# [Challenge]
Quote exactly the lines between the line containing "bpy.data.objects.remove(obj)" and the line containing "return node.outputs[2]", counting those two lines as part of the range. Leave the rest out.

** begin Raw data **

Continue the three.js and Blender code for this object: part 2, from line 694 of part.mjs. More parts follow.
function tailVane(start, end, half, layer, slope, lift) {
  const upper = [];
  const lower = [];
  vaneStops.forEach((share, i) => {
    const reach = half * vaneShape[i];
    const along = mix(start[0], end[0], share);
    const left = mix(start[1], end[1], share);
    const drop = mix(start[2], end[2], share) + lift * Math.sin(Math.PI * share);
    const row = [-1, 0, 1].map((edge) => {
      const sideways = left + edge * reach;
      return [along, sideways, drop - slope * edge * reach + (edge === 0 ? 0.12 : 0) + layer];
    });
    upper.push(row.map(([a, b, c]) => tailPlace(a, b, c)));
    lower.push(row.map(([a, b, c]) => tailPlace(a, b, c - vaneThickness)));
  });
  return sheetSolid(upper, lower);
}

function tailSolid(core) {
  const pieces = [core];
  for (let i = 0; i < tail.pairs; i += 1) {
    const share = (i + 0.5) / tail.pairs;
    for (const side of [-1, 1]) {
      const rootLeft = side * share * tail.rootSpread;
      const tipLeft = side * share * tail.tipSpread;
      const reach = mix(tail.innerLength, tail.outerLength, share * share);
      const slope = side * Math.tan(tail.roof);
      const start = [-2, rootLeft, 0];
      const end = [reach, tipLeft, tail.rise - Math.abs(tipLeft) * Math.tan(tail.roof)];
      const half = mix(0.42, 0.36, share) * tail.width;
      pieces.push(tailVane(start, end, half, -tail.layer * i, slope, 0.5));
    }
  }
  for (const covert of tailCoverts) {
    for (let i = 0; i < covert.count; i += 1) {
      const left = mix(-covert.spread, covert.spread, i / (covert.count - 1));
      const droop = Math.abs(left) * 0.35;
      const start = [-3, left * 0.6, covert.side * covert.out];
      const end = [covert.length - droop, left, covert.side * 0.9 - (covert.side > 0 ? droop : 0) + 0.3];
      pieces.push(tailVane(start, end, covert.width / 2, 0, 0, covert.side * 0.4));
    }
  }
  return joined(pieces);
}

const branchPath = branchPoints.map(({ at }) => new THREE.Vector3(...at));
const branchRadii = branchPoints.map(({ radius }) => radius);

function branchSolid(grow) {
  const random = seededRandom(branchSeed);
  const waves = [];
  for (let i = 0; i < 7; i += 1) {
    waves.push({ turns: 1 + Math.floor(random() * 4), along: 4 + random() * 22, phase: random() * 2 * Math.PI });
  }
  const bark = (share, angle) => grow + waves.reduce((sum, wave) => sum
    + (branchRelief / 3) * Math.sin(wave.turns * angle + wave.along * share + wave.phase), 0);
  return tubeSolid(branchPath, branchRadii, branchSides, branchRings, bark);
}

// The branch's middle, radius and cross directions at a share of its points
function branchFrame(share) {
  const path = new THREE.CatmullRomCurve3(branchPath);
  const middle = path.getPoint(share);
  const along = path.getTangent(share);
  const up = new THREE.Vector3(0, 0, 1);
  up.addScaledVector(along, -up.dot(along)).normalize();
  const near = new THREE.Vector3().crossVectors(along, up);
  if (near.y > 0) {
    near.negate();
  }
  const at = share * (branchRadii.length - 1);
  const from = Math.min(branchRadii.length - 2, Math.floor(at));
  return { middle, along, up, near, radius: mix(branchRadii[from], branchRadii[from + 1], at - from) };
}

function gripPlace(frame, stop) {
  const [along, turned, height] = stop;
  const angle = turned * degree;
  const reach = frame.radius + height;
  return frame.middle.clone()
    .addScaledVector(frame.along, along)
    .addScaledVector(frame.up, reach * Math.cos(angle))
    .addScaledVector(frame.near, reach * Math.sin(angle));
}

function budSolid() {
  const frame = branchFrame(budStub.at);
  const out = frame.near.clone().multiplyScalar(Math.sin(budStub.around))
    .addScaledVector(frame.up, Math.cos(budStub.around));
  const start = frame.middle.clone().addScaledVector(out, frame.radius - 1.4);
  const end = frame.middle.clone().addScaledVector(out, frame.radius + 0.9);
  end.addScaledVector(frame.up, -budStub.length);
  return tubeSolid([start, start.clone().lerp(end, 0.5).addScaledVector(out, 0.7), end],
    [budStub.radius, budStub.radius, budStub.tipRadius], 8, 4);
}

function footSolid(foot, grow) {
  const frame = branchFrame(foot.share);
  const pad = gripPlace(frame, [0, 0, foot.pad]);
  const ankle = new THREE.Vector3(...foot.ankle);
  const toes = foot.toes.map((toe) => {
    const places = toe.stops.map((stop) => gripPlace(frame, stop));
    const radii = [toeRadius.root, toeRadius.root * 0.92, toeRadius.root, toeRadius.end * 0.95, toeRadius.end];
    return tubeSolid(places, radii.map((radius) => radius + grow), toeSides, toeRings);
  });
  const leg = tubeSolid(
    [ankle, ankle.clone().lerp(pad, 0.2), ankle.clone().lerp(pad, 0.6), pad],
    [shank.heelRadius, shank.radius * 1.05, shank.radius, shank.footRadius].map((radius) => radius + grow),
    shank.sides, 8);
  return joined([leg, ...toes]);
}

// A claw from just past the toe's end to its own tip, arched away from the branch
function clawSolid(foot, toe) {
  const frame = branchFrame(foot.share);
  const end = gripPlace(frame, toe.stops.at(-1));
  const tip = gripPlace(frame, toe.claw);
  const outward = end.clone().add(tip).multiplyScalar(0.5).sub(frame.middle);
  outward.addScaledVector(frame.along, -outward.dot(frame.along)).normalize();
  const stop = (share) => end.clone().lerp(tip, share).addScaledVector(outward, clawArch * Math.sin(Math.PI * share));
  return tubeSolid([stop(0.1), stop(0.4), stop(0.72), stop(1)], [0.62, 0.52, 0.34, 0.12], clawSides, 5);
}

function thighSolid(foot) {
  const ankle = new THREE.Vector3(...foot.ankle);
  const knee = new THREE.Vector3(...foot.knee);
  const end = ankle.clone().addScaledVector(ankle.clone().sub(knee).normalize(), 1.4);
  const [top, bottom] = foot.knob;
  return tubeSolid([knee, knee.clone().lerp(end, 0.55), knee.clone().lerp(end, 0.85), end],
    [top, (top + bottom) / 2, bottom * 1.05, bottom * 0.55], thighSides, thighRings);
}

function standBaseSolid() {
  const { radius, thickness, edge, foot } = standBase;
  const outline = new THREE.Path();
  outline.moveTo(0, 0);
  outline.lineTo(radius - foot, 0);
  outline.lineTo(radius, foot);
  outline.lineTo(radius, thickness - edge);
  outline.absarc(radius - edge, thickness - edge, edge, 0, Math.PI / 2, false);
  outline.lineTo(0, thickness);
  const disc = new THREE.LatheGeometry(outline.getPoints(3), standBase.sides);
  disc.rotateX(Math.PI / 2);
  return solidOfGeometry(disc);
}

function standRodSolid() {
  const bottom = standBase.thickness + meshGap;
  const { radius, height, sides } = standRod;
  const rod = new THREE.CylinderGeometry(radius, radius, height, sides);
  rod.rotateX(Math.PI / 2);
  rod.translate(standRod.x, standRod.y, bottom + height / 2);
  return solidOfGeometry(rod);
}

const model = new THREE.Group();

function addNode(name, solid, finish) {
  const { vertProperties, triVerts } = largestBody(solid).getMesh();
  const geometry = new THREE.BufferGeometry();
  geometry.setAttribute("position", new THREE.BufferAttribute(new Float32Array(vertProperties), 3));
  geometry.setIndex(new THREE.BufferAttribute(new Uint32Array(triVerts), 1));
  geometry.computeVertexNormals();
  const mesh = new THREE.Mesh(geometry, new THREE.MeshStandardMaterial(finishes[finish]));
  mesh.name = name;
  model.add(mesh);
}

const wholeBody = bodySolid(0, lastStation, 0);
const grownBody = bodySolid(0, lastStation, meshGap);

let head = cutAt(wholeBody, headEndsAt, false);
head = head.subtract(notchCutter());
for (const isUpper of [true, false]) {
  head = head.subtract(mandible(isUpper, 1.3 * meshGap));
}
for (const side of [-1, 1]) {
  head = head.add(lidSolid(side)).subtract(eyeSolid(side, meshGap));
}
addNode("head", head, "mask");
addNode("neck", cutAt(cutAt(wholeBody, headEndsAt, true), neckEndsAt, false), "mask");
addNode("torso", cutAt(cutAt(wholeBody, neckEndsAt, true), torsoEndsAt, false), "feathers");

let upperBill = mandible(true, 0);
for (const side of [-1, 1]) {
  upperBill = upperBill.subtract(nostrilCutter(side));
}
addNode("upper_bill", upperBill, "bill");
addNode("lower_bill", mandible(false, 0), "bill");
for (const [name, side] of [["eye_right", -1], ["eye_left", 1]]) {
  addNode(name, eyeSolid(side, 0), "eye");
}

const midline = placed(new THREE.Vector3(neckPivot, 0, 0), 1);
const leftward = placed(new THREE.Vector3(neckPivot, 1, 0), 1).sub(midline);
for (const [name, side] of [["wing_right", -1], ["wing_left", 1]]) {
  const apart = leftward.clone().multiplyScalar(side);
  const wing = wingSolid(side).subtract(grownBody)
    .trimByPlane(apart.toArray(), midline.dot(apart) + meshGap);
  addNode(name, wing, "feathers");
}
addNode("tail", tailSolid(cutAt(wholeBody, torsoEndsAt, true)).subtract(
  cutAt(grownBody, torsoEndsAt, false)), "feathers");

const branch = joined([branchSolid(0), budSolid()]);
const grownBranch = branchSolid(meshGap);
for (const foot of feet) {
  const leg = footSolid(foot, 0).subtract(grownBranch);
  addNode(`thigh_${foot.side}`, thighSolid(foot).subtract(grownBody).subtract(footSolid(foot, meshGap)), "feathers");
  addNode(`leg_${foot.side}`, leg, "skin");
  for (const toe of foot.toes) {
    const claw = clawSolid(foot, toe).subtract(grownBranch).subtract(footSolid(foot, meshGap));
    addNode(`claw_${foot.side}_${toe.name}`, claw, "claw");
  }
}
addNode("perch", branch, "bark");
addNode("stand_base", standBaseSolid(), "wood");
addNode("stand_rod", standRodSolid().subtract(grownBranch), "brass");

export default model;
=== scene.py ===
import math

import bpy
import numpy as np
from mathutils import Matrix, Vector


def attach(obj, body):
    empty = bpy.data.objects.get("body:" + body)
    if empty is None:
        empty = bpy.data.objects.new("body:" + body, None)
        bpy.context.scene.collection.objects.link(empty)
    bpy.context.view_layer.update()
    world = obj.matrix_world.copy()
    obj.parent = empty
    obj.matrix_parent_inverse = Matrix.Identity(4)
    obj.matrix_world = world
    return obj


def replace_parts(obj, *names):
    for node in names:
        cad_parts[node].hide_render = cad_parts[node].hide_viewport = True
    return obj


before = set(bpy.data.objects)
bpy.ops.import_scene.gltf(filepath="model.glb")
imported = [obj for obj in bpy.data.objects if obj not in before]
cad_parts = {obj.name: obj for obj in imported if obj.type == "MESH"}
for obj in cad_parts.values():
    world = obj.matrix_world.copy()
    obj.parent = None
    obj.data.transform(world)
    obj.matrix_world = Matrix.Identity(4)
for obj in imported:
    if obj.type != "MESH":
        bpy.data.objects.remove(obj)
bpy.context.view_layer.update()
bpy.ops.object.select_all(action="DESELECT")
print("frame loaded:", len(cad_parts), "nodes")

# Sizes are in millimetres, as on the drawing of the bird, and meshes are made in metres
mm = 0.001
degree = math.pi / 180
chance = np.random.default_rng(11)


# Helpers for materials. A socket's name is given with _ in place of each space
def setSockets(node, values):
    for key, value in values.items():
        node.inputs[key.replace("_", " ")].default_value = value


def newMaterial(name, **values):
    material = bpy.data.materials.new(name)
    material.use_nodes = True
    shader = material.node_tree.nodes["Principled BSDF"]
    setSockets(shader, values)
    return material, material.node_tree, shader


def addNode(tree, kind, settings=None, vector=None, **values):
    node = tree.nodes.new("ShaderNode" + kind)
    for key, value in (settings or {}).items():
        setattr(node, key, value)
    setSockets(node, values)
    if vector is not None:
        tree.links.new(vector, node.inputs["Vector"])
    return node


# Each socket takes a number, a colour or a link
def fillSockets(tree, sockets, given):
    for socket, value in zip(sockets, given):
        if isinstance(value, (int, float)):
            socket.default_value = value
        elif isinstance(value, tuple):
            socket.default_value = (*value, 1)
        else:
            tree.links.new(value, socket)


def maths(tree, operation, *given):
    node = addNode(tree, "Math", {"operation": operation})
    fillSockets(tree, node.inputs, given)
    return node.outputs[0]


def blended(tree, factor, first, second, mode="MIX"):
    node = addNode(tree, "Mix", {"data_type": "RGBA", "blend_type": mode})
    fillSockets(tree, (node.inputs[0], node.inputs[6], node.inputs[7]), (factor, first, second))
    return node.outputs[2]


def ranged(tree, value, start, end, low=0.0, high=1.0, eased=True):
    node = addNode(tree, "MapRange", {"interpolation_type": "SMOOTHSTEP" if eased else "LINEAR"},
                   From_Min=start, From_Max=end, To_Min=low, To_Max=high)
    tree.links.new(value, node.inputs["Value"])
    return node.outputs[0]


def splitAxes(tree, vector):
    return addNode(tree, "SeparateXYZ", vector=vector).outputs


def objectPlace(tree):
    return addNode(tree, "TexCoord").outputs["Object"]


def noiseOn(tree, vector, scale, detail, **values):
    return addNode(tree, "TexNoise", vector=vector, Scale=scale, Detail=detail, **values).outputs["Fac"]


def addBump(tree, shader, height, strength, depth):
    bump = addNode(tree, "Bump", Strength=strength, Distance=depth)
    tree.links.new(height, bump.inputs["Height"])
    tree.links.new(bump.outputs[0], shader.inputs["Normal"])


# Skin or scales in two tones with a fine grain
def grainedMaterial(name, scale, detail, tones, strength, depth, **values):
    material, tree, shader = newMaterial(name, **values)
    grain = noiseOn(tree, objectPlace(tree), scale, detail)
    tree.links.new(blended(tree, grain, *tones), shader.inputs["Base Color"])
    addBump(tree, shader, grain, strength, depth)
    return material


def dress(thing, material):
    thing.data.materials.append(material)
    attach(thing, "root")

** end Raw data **

# [Result of the exercise]
        bpy.data.objects.remove(obj)
bpy.context.view_layer.update()
bpy.ops.object.select_all(action="DESELECT")
print("frame loaded:", len(cad_parts), "nodes")

# Sizes are in millimetres, as on the drawing of the bird, and meshes are made in metres
mm = 0.001
degree = math.pi / 180
chance = np.random.default_rng(11)


# Helpers for materials. A socket's name is given with _ in place of each space
def setSockets(node, values):
    for key, value in values.items():
        node.inputs[key.replace("_", " ")].default_value = value


def newMaterial(name, **values):
    material = bpy.data.materials.new(name)
    material.use_nodes = True
    shader = material.node_tree.nodes["Principled BSDF"]
    setSockets(shader, values)
    return material, material.node_tree, shader


def addNode(tree, kind, settings=None, vector=None, **values):
    node = tree.nodes.new("ShaderNode" + kind)
    for key, value in (settings or {}).items():
        setattr(node, key, value)
    setSockets(node, values)
    if vector is not None:
        tree.links.new(vector, node.inputs["Vector"])
    return node


# Each socket takes a number, a colour or a link
def fillSockets(tree, sockets, given):
    for socket, value in zip(sockets, given):
        if isinstance(value, (int, float)):
            socket.default_value = value
        elif isinstance(value, tuple):
            socket.default_value = (*value, 1)
        else:
            tree.links.new(value, socket)


def maths(tree, operation, *given):
    node = addNode(tree, "Math", {"operation": operation})
    fillSockets(tree, node.inputs, given)
    return node.outputs[0]


def blended(tree, factor, first, second, mode="MIX"):
    node = addNode(tree, "Mix", {"data_type": "RGBA", "blend_type": mode})
    fillSockets(tree, (node.inputs[0], node.inputs[6], node.inputs[7]), (factor, first, second))
    return node.outputs[2]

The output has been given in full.